I wonder when AG Coakley is going to go after “alternative” newspapers like the Boston Phoenix. After all, they make their money selling adult ads too. Maybe if Craigslist had a few reliably left-wing reporters on staff that could be counted on to write favorable stories about Martha, the AG would agree to continue looking the other way?  

Finally, Jay Fitzgerald covers the downright indefensible:

Attorney General Martha Coakley’s office is withholding key details from the public about how she arrived at her Cape Wind rate-cut deal.

Coakley – whose office recently negotiated a 10 percent reduction in how much Cape Wind and National Grid can charge customers for wind-generated electricity – submitted a report late last week full of blacked-out pages related to wind-project price comparisons associated with the multibillion-dollar Cape Wind project.

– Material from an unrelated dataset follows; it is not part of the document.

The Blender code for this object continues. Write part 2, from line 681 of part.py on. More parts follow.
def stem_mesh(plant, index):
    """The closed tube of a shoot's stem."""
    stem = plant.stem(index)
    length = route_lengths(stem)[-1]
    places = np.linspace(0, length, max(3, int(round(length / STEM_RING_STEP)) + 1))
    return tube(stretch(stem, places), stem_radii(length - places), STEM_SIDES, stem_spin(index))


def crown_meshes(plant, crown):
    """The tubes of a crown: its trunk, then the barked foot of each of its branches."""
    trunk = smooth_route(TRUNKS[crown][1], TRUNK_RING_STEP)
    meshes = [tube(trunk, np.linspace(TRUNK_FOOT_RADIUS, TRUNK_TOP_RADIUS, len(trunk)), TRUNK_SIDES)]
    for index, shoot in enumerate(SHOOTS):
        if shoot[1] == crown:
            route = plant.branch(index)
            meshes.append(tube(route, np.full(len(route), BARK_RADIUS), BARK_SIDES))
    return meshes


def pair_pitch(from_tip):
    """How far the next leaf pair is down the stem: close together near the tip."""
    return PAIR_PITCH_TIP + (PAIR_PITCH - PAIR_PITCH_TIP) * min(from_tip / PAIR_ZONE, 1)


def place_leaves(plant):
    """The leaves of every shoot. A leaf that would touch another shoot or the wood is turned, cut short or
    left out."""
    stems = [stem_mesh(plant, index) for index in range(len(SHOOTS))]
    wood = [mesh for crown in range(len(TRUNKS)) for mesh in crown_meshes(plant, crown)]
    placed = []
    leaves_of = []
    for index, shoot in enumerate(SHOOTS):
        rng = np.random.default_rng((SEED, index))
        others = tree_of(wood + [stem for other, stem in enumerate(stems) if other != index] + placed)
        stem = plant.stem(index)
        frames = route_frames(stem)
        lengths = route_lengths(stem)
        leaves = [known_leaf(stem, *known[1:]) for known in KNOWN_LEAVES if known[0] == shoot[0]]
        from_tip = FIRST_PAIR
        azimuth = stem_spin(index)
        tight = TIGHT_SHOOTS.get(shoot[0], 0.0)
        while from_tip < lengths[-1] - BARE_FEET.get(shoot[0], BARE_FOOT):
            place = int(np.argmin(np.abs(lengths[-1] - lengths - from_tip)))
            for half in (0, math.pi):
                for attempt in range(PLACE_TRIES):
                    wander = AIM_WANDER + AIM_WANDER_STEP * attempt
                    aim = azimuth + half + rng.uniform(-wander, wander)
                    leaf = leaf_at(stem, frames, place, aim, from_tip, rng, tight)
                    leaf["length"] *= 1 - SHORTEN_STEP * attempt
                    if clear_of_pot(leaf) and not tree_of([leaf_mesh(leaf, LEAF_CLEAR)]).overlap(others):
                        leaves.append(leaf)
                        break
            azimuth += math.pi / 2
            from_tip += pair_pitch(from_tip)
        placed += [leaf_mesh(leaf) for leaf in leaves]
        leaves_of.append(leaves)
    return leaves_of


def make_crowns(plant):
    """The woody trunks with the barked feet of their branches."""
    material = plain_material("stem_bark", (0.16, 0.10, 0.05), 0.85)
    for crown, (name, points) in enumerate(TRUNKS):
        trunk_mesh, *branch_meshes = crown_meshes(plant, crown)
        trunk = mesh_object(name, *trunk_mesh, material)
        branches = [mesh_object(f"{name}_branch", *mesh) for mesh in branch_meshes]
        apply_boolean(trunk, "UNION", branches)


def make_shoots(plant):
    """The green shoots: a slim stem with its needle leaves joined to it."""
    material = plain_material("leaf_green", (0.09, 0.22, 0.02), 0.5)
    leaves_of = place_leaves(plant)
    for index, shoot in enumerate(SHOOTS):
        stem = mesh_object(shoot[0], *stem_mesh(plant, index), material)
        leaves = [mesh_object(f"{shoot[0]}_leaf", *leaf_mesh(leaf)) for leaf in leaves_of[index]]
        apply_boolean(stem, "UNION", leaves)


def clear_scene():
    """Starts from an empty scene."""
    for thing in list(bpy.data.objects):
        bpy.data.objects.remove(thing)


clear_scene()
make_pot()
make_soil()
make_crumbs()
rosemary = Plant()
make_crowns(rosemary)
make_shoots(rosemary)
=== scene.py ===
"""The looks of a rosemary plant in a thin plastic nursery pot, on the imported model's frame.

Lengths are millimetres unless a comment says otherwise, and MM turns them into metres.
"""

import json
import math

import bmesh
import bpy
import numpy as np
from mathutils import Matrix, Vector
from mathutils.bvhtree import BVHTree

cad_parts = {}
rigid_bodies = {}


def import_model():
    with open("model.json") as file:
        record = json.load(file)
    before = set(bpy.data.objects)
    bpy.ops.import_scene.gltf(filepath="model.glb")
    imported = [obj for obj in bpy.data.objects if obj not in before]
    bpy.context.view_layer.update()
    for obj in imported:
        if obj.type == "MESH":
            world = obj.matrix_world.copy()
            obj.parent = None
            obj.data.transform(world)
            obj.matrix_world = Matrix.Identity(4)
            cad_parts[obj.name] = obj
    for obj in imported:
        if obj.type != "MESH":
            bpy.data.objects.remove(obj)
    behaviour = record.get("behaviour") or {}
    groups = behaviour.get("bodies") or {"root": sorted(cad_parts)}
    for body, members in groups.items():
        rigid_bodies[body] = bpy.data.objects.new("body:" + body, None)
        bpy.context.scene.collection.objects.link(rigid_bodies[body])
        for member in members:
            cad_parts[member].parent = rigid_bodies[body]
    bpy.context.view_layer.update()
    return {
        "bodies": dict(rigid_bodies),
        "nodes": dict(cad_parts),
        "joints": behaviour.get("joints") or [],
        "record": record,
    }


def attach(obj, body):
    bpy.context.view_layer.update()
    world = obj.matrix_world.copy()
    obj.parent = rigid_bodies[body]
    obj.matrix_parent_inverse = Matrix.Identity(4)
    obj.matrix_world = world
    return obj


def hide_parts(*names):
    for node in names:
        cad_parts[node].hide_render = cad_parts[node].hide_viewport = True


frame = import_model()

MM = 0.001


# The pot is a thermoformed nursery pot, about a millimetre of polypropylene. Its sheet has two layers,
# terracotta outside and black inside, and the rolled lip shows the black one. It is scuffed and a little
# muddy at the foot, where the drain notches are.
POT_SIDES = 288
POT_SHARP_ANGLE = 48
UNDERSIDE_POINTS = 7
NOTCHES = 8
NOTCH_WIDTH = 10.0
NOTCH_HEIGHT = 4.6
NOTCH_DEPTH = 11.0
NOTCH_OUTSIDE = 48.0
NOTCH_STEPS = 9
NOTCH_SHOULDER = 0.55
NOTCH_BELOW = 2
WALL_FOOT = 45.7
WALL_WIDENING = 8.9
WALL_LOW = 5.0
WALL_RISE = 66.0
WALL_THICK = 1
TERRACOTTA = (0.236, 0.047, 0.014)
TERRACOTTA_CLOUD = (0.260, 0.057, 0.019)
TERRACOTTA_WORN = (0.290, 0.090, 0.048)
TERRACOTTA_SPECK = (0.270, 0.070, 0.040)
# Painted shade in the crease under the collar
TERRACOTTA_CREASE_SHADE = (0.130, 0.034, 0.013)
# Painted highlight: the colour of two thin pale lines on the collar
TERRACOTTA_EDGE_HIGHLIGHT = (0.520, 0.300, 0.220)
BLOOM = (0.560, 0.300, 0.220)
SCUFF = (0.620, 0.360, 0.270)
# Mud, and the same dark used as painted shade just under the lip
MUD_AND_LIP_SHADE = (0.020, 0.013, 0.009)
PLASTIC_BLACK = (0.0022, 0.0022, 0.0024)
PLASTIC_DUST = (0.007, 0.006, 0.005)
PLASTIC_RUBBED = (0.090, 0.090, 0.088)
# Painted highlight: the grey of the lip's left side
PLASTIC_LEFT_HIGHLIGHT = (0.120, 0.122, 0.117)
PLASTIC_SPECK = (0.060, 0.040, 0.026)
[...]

The report, which was Coakley’s official justification of her rate settlement with Cape Wind and National Grid, includes “redacted” words, numbers, sentences, paragraphs and charts. It even blanked out a question asked of an energy expert hired by Coakley’s office – and the expert’s response was also crossed out, records filed with the Department of Public Utilities show.

This is a project that will cost between $2 billion-$2.6 billion when it’s all said and done. The public has every right to know all the details. We’re the ones that will be paying for the over-priced electicity generated by this green boondoggle. What are the proponents of Cape Wind afraid of?